O. Nwobu1, S. Faboyede1, J. Oyewo2

1Covenant University (NIGERIA)
2University of Lagos (NIGERIA)
Career choice is one of the major decisions that a student has to make in tertiary institutions. This choice also cuts across a number of disciplines in business, social sciences and pure sciences. At the final year stage, a student of accounting consciously or sub-consciously makes up his/her mind on the kind of career to pursue after graduation. Three distinct areas from where an accounting student makes a choice are to work in the industry, gain academic relevance or to diversify completely from accounting. This makes it worthwhile to empirically examine the career choice of accounting students in tertiary institutions and the extent of difference to pursue a career in the industry or academics. These are the dominant issues in this study and they stem from the dearth in the Nigerian literature on studies seeking to assess the career choice of accounting students. With the aid of a survey instrument (questionnaire), the objectives of this study were actualized. Copies of the questionnaire were made and the same administered to one hundred and fifty (150) accounting final year students in two Private Universities in the South-West of Nigeria. The questionnaires were distributed equally across the two universities. Data was analyzed using factor analysis and t-test. Factor analysis was used to decipher the factors influencing the choice of students to pursue a career in the industry or academics. T-test was employed to examine whether a difference exists in the career choice of the accounting students based on gender.

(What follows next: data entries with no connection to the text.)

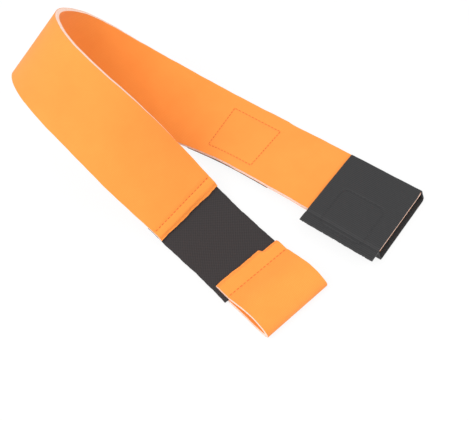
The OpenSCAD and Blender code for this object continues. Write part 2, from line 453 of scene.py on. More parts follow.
class SmoothCurve:
    """A smooth curve through handles, measured along its own length.

    It runs on straight past both ends. Columns past the first `spatial` ones, such as a bank
    angle, are carried along and don't count in the length.
    """

    STEPS = 40

    def __init__(self, handles: Sequence[Sequence[float]], spatial: int) -> None:
        """Lays out the curve and measures it.

        Args:
            handles: The curve's handles, one row each.
            spatial: How many leading columns are lengths.
        """
        self.handles = np.array(handles, float)
        self.spatial = spatial
        self.spans = len(self.handles) - 3
        self.places = np.linspace(0, self.spans, self.spans * self.STEPS + 1)
        points = self._raw(self.places)[0][:, :spatial]
        steps = np.linalg.norm(np.diff(points, axis=0), axis=1)
        self.lengths = np.concatenate([[0.0], np.cumsum(steps)])
        self.length = float(self.lengths[-1])

    def _raw(self, t: np.ndarray) -> tuple[np.ndarray, np.ndarray]:
        """Points and slopes at places counted in spans.

        Args:
            t: Places along the curve, counted in spans.

        Returns:
            The points with all their columns, and their slopes.
        """
        i = np.minimum(t.astype(int), self.spans - 1)
        u = (t - i)[:, None]
        a, b, c, d = (self.handles[i + k] for k in range(4))
        point = ((1 - u) ** 3 * a + (3 * u**3 - 6 * u**2 + 4) * b) / 6
        point += ((-3 * u**3 + 3 * u**2 + 3 * u + 1) * c + u**3 * d) / 6
        slope = (-((1 - u) ** 2) * a + (3 * u**2 - 4 * u) * b) / 2
        slope += ((-3 * u**2 + 2 * u + 1) * c + u**2 * d) / 2
        return point, slope

    def at(self, s: np.ndarray) -> tuple[np.ndarray, np.ndarray]:
        """Finds points and directions at lengths along the curve.

        Args:
            s: Lengths from the curve's start; they may lie past either end.

        Returns:
            The points with all their columns, and the unit directions in space.
        """
        inside = np.clip(s, 0, self.length)
        point, slope = self._raw(np.interp(inside, self.lengths, self.places))
        way = slope[:, : self.spatial]
        way = way / np.linalg.norm(way, axis=1)[:, None]
        point[:, : self.spatial] += way * (s - inside)[:, None]
        return point, way


def smooth(x: np.ndarray | float) -> np.ndarray:
    """Eases from 0 to 1 as x goes from 0 to 1."""
    u = np.clip(x, 0, 1)
    return u * u * (3 - 2 * u)


def ridge(x: np.ndarray, width: float) -> np.ndarray:
    """A rounded ridge of height 1 at x = 0, about `width` wide."""
    return np.exp(-((x / width) ** 2))


def wander(x: np.ndarray, wavelength: float, phase: float) -> np.ndarray:
    """A slow uneven wave between about -1 and 1, the same on every run."""
    turn = 2 * math.pi * x / wavelength
    return (
        np.sin(turn + phase) + 0.6 * np.sin(2.31 * turn + 2 * phase)
        + 0.4 * np.sin(4.87 * turn + 3.1 * phase)
    ) / 2


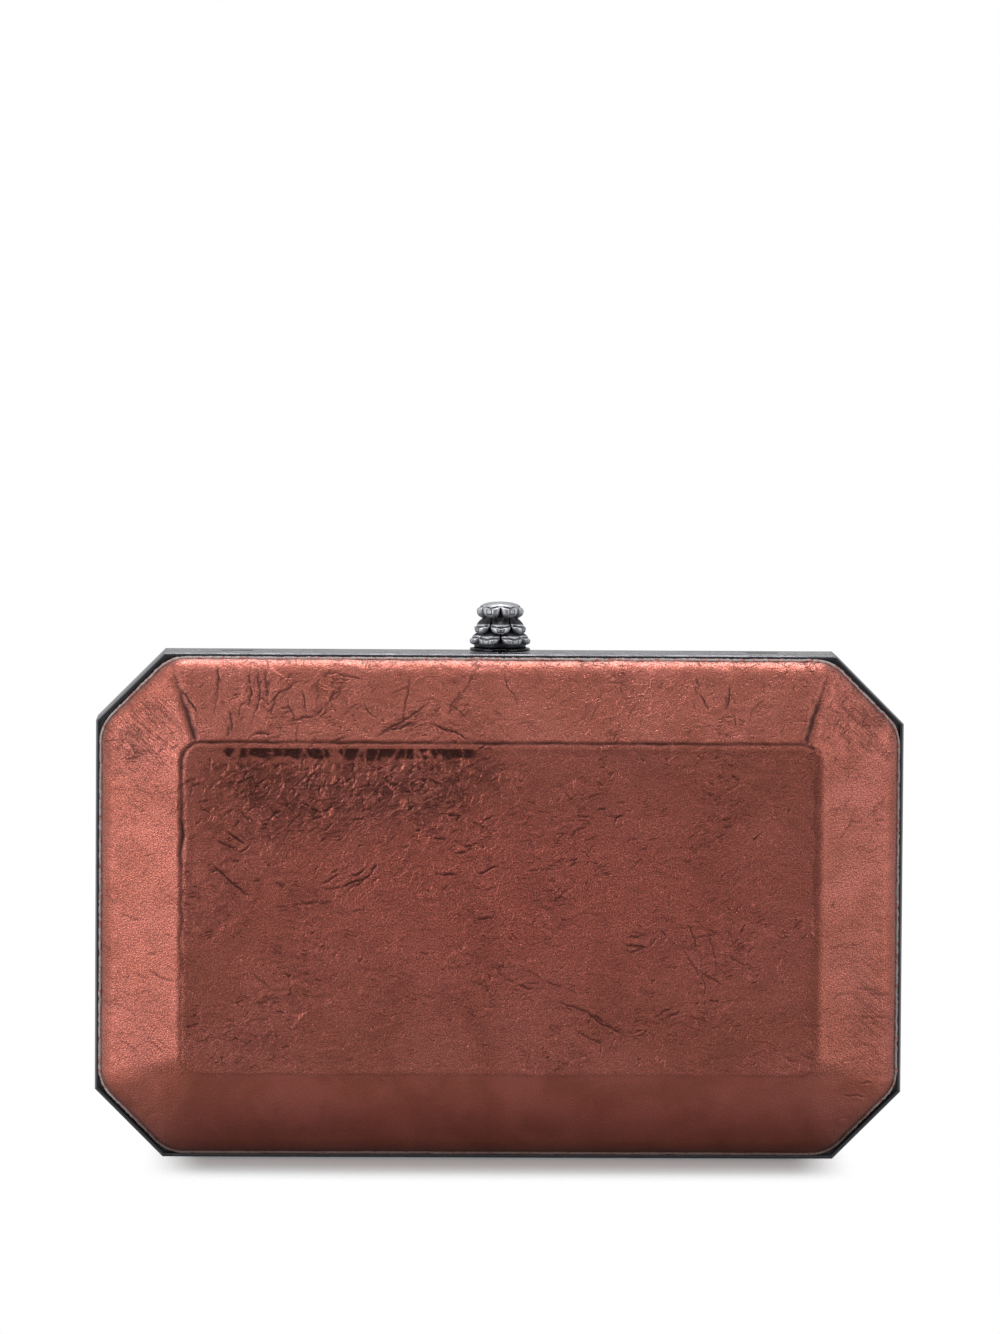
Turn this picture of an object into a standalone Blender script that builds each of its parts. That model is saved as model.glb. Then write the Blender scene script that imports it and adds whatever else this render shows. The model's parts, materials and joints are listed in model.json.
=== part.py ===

The Statistical Package for Social Sciences (SPSS) version 17 was used to analyze the data collected from the respondents. The outcome that there is a wide gap between the choice of students to pursue an accounting career in the industry rather than in academics makes this study recommend that there could be more incentives to encourage accounting students to balance their career by engaging with academics. The accounting professional bodies could also encourage students to pursue postgraduate studies in accounting by sponsoring them. These steps could reduce the gap between accountants in the industry and academics.